**Exercise aim**
In the entries below, the lines from the one with "The Blender code" through the one with "return spread" are to be copied exactly; both ends count.

**Exercise data**
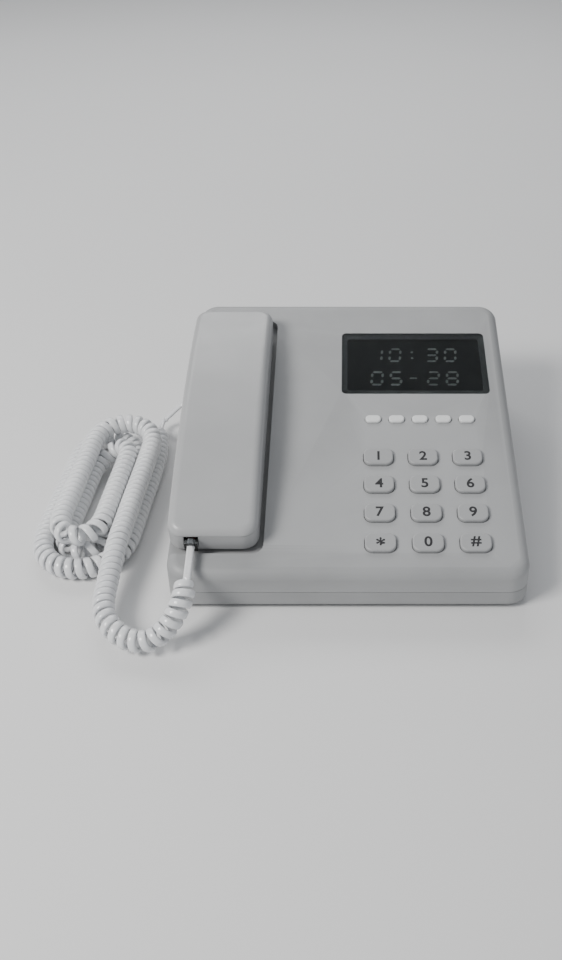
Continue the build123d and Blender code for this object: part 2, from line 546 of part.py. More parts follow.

---

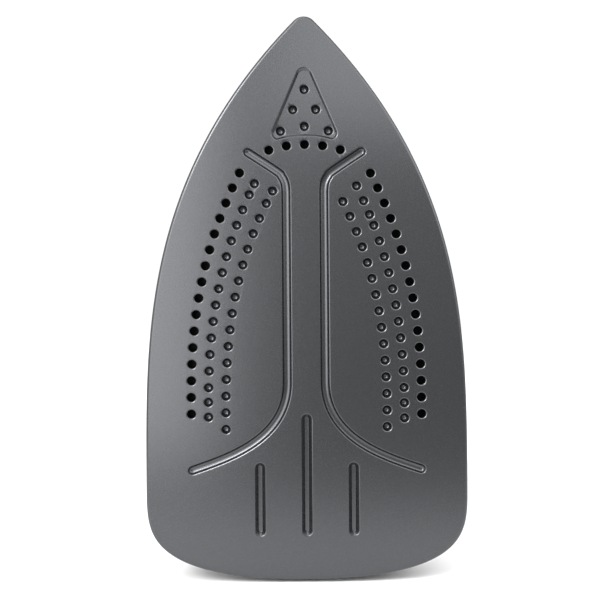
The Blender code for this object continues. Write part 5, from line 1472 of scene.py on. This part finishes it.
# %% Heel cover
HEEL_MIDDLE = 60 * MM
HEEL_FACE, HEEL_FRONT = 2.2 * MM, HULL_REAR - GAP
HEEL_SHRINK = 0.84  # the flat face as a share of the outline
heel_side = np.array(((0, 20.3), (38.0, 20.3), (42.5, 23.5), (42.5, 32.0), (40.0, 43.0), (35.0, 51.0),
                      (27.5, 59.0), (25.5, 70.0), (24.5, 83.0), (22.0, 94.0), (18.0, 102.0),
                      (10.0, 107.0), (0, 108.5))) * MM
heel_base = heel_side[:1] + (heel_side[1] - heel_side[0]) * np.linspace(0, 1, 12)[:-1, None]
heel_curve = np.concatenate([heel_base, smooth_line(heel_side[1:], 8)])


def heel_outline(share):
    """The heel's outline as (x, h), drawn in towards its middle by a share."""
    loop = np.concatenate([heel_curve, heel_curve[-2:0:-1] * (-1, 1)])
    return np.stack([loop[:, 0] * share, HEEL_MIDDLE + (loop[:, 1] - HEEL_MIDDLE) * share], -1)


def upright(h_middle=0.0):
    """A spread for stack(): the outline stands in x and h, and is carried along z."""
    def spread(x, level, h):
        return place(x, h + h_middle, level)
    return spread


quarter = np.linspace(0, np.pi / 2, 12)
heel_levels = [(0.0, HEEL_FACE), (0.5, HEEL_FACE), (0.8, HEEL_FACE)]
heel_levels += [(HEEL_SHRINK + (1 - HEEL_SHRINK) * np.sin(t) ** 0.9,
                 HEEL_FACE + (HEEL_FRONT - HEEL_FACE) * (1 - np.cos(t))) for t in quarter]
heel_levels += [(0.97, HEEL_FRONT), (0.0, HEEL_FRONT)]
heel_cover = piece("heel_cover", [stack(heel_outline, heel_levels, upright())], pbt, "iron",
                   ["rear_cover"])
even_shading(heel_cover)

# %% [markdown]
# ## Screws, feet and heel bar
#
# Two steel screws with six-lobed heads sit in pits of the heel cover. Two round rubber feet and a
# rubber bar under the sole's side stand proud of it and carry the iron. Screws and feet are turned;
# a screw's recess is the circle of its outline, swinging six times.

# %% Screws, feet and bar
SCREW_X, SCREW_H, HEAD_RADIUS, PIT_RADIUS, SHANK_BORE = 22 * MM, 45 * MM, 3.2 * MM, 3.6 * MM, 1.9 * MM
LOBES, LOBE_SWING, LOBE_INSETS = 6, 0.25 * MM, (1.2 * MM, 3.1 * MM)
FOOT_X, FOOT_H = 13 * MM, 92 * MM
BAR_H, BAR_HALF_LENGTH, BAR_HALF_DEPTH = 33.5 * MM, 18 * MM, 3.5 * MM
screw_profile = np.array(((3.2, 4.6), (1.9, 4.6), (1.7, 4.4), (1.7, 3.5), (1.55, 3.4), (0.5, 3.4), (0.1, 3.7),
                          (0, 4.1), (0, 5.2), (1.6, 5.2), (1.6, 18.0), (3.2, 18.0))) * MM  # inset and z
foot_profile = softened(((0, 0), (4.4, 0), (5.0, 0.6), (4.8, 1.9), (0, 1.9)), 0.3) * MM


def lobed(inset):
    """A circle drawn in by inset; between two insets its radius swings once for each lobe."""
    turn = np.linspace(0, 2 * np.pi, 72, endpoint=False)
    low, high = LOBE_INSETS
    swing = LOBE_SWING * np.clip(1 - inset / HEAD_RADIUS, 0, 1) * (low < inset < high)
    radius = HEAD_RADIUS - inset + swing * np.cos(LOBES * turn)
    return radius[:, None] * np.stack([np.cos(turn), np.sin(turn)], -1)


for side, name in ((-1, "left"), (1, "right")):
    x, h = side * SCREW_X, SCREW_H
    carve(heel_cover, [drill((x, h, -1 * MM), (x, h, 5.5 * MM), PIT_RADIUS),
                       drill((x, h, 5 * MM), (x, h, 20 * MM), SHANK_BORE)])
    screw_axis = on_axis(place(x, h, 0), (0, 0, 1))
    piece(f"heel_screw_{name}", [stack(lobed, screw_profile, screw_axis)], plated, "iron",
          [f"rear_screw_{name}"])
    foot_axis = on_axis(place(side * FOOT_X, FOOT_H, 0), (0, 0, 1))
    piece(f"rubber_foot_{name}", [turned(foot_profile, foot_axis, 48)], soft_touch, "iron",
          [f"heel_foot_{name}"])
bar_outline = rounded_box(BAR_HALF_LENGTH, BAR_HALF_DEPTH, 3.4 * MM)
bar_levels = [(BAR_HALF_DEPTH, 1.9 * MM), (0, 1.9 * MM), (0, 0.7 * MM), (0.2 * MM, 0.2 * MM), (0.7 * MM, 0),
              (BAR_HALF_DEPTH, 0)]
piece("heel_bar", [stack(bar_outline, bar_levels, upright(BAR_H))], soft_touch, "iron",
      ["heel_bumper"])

**Result below**
The Blender code for this object continues. Write part 5, from line 1472 of scene.py on. This part finishes it.
# %% Heel cover
HEEL_MIDDLE = 60 * MM
HEEL_FACE, HEEL_FRONT = 2.2 * MM, HULL_REAR - GAP
HEEL_SHRINK = 0.84  # the flat face as a share of the outline
heel_side = np.array(((0, 20.3), (38.0, 20.3), (42.5, 23.5), (42.5, 32.0), (40.0, 43.0), (35.0, 51.0),
                      (27.5, 59.0), (25.5, 70.0), (24.5, 83.0), (22.0, 94.0), (18.0, 102.0),
                      (10.0, 107.0), (0, 108.5))) * MM
heel_base = heel_side[:1] + (heel_side[1] - heel_side[0]) * np.linspace(0, 1, 12)[:-1, None]
heel_curve = np.concatenate([heel_base, smooth_line(heel_side[1:], 8)])


def heel_outline(share):
    """The heel's outline as (x, h), drawn in towards its middle by a share."""
    loop = np.concatenate([heel_curve, heel_curve[-2:0:-1] * (-1, 1)])
    return np.stack([loop[:, 0] * share, HEEL_MIDDLE + (loop[:, 1] - HEEL_MIDDLE) * share], -1)


def upright(h_middle=0.0):
    """A spread for stack(): the outline stands in x and h, and is carried along z."""
    def spread(x, level, h):
        return place(x, h + h_middle, level)
    return spread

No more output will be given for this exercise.